The mosquito-born Zika virus may be responsible for an increase in birth defects in U.S. states and territories even in women who had no lab evidence of Zika exposure during pregnancy, U.S. health officials said on Thursday.
Areas in which the mosquito-borne virus has been circulating, including Puerto Rico, southern Florida and part of south Texas, saw a 21 percent rise in birth defects strongly linked with Zika in the last half of 2016 compared with the first half of that year, the U.S. Centers for Disease Control and Prevention said in its weekly report on death and disease.
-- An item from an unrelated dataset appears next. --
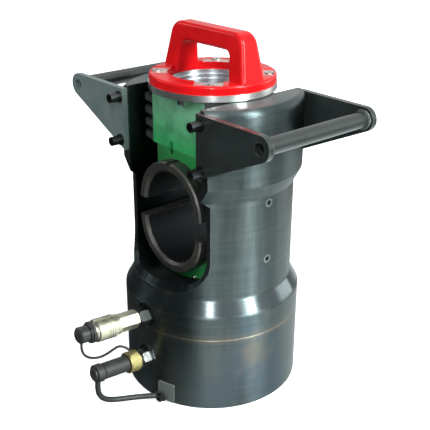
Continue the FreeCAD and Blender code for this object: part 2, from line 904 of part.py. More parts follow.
def handle_window():
    """Finger opening of the handle, wider at its foot, with rounded upper corners."""
    top = handle_top - handle_bar
    low = flange_top - 20.0
    slope = (window_foot_half - window_top_half) / (top - flange_top)
    foot = window_foot_half + slope * 20.0
    outline = [(-foot, low), (foot, low), (window_top_half, top), (-window_top_half, top)]
    solid = upright_slab(outline, -far, far)
    corners = []
    for edge in solid.Edges:
        middle = edge.CenterOfMass
        if abs(middle.z - top) < 1e-4 and abs(abs(middle.x) - window_top_half) < 1e-4:
            corners.append(edge)
    return solid.makeFillet(window_corner, corners)


def arch_side():
    """Shape of the handle seen along X, tapering from wide feet to a slimmer bar."""
    foot_z = flange_top - foot_depth
    outline = [(-foot_half_depth, foot_z), (-top_half_depth, handle_top)]
    outline += [(top_half_depth, handle_top), (foot_half_depth, foot_z)]
    points = [Vector(-far, y, z) for y, z in outline]
    wire = Part.makePolygon(points + points[:1])
    return Part.Face(wire).extrude(Vector(2 * far, 0, 0))


def handle_arch():
    """Grip of the handle with rounded long edges."""
    solid = arch_outline().common(arch_side()).cut(handle_window())
    foot_z = flange_top - foot_depth
    rounded = []
    for edge in solid.Edges:
        middle = edge.CenterOfMass
        level = edge.BoundBox.ZLength < 1e-3
        at_foot = level and abs(middle.z - foot_z) < 1e-3
        if abs(middle.y) > top_half_depth - 4.0 and not at_foot:
            rounded.append(edge)
    return solid.makeFillet(handle_edge, rounded)


def handle():
    """Red casting: flange ring with the grip standing on it."""
    ring = cylinder(flange_radius, flange_bottom, flange_top)
    ring = ring.makeFillet(flange_round, circle_edges_at(ring, flange_top, flange_radius))
    ring = ring.cut(cylinder(flange_hole_radius, flange_bottom - 1, flange_top + 1))
    solid = ring.fuse(handle_arch()).removeSplitter()
    for index in range(4):
        pad = block(0, pad_reach, -pad_width / 2, pad_width / 2, flange_top - pad_depth, flange_top + 8)
        pad = pad.cut(cylinder(flange_hole_radius - 6, 0, far * 4))
        pad.rotate(Vector(0, 0, 0), Vector(0, 0, 1), 45 + 90 * index)
        solid = solid.cut(pad.cut(foot_blocks()))
    for x, y in handle_screw_places():
        solid = solid.cut(cylinder(handle_screw_radius + 0.4, flange_bottom - 1, far * 4, x, y))
        solid = solid.cut(cylinder(1.7 * handle_screw_radius, flange_top - pad_depth - 5, far * 4, x, y))
    return solid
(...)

Researchers said it was not clear if the increase was due to local transmission of Zika alone or if there were other contributing factors.
The Zika outbreak was first detected in Brazil in 2015 and spread through the Americas. It has been linked to thousands of suspected cases of microcephaly, a rare birth defect marked by unusually small head size, eye abnormalities and nerve damage resulting in joint problems and deafness.
For the report, the CDC examined existing birth defect reporting systems in 14 U.S. states and Puerto Rico to look for birth defects possibly associated with Zika.
They divided these areas into three groups: places with local Zika transmission, places with higher levels of travel-associated Zika, and places with lower rates of travel-related Zika.
Overall, they found three cases of birth defects potentially related to Zika per 1,000 live births out of 1 million births in 2016, about the same as the prior reporting period in 2013-2014.
When they looked specifically in areas with local Zika transmission and looked only at birth defects most strongly linked with Zika, they saw an increase.
"We saw this significant 21 percent increase in the birth defects most strongly linked to Zika in parts of the U.S. that had local transmission of Zika," Peggy Honein, an epidemiologist and chief of the CDC's Birth Defects Branch, said in a telephone interview. "The only area where we saw this increase was in the jurisdictions that had local transmission."
CDC researchers anticipate another increase in possible Zika-related birth defects when 2017 data are analyzed because many pregnant women exposed to Zika in late 2016 gave birth in 2017.